É verdade que o Federal Reserve (Fed) dos EUA sempre poderia atuar como “comprador de última instância” e até mesmo, eventualmente, recorrer ao controle da curva de rendimentos para garantir que os custos de financiamento permaneçam aceitáveis. Compras incrementais por parte do Fed e limites de rendimento amorteceriam as perdas dos atuais detentores de títulos do Tesouro dos EUA, mas manter os rendimentos artificialmente baixos nos leva de volta ao território da repressão financeira, às custas, em última análise, da perda do poder de compra.
Isso é especialmente relevante para os investidores que não utilizam o dólar americano, que sofreriam não apenas com retornos reais negativos, mas também com o enfraquecimento do dólar.
Nesse contexto, estamos confortáveis com nossa alocação de 5% em ouro, um dos poucos ativos que protegem os investidores contra possíveis medidas de repressão financeira por parte do governo dos EUA ou de outros governos que decidam retaliar.

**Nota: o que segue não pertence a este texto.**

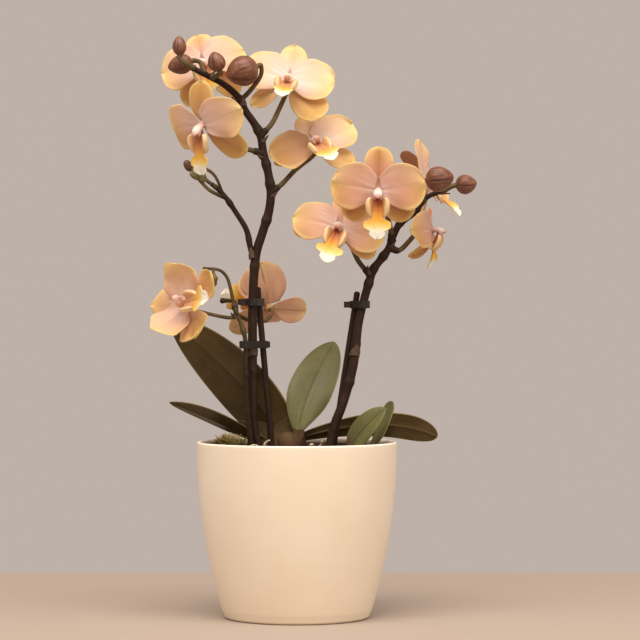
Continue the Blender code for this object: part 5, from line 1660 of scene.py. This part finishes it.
def bud(node, spot, *knobs):
    """An egg with a slight point, three rounded sepals and the seams between them. knobs are smaller buds
    and scales that crowd round it, each a place, an axis and its radii."""
    sides, rings = 126, 40
    skin = new_skin()
    seams = []
    spine, widths = [], []
    for j in range(rings + 1):
        angle = pi * (0.015 + 0.97 * j / rings)
        z = -cos(angle)
        narrow = 1 - 0.18 * z - 0.08 * z * z - 0.12 * max(0, z) ** 6
        spine.append(spot.centre + spot.axis * (spot.length / 2 * z))
        widths.append((spot.width / 2 * sin(angle) * narrow,) * 2)

    def lobed(angle, t):
        turn = 3 * (angle + 0.5 * t)
        near_seam = exp(-((sin(turn / 2) / 0.16) ** 2))
        ribs = 0.009 * cos(21 * angle + 2.0 * t) * sin(pi * t)
        return 1 + 0.03 * (1 - cos(turn)) / 2 - 0.055 * near_seam * min(1, 3 * t) + ribs

    body(skin, spine, widths, sides, 0.5 if knobs else 0.0, lobed)
    for place, axis, radii, age in knobs:
        egg(
            skin, place, radii, 42, 20, age, lambda angle, t: 1 + 0.06 * cos(5 * angle) + 0.04 * sin(9 * t),
            axis,
        )
    mesh = skin_mesh(skin)
    for u, t in skin.uv:
        turn = 3 * (2 * pi * u + 0.5 * t)
        line = 0.2 * (1 - cos(21 * 2 * pi * u + 2.0 * t)) / 2 * sin(pi * t)
        seams.append(line + 0.7 * exp(-((sin(turn / 2) / 0.14) ** 2)) * min(1, 3 * t))
    if knobs:
        seams = [0.75 if age == 0 else 0.4 * seam for seam, age in zip(seams, skin.part)]
    mark(mesh, "seam", seams)
    placed(node.replace("bud_", "closed_bud_"), mesh, BUD_RIND, "bud", node)


for node, spot in BUDS.items():
    if node != "bud_side_branch":
        bud(node, spot)
# the side branch ends in a young green bud among smaller ones, the outermost of them dried up
bud(
    "bud_side_branch", BUDS["bud_side_branch"],
    ((-0.0605, -0.0135, 0.2852), (-0.5, 0, 1), (0.0024, 0.0022, 0.0036), 0.5),
    ((-0.0662, -0.014, 0.2862), (-0.6, -0.1, 0.5), (0.002, 0.002, 0.0034), 0.5),
    ((-0.0642, -0.0128, 0.292), (0.2, 0, 1), (0.0022, 0.002, 0.003), 0.5),
    ((-0.07, -0.011, 0.2926), (-0.6, 0, 1), (0.0028, 0.0026, 0.004), 0.0),
)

Acreditamos ser prematuro abandonar completamente os Estados Unidos
Recomendamos uma exposição seletiva, com foco em empresas americanas de grande capitalização que ainda apresentam métricas de rentabilidade inigualáveis em comparação com suas pares globais. Além disso, um renovado programa de compras de ativos por parte do Federal Reserve para garantir um refinanciamento tranquilo da dívida pública americana implicaria uma injeção maciça de liquidez, o que impulsionaria as ações americanas e outros ativos de risco — mas colocaria pressão sobre o dólar americano.
Mantemos uma posição neutra no posicionamento tático de nossa carteira. A diminuição gradual nos fluxos de entrada de capital estrangeiro, que exerce uma pressão constante de baixa sobre o dólar, é compensada pela situação técnica do mercado, onde o dólar é considerado sobrevendido no curto prazo.
Em relação ao nosso posicionamento estratégico quanto ao dólar americano, reconhecemos que a tentativa de reequilibrar os sistemas comerciais e monetários globais pode resultar em danos colaterais para a moeda americana. No entanto, isso não significa que estamos proclamando o fim do dólar como moeda de reserva global.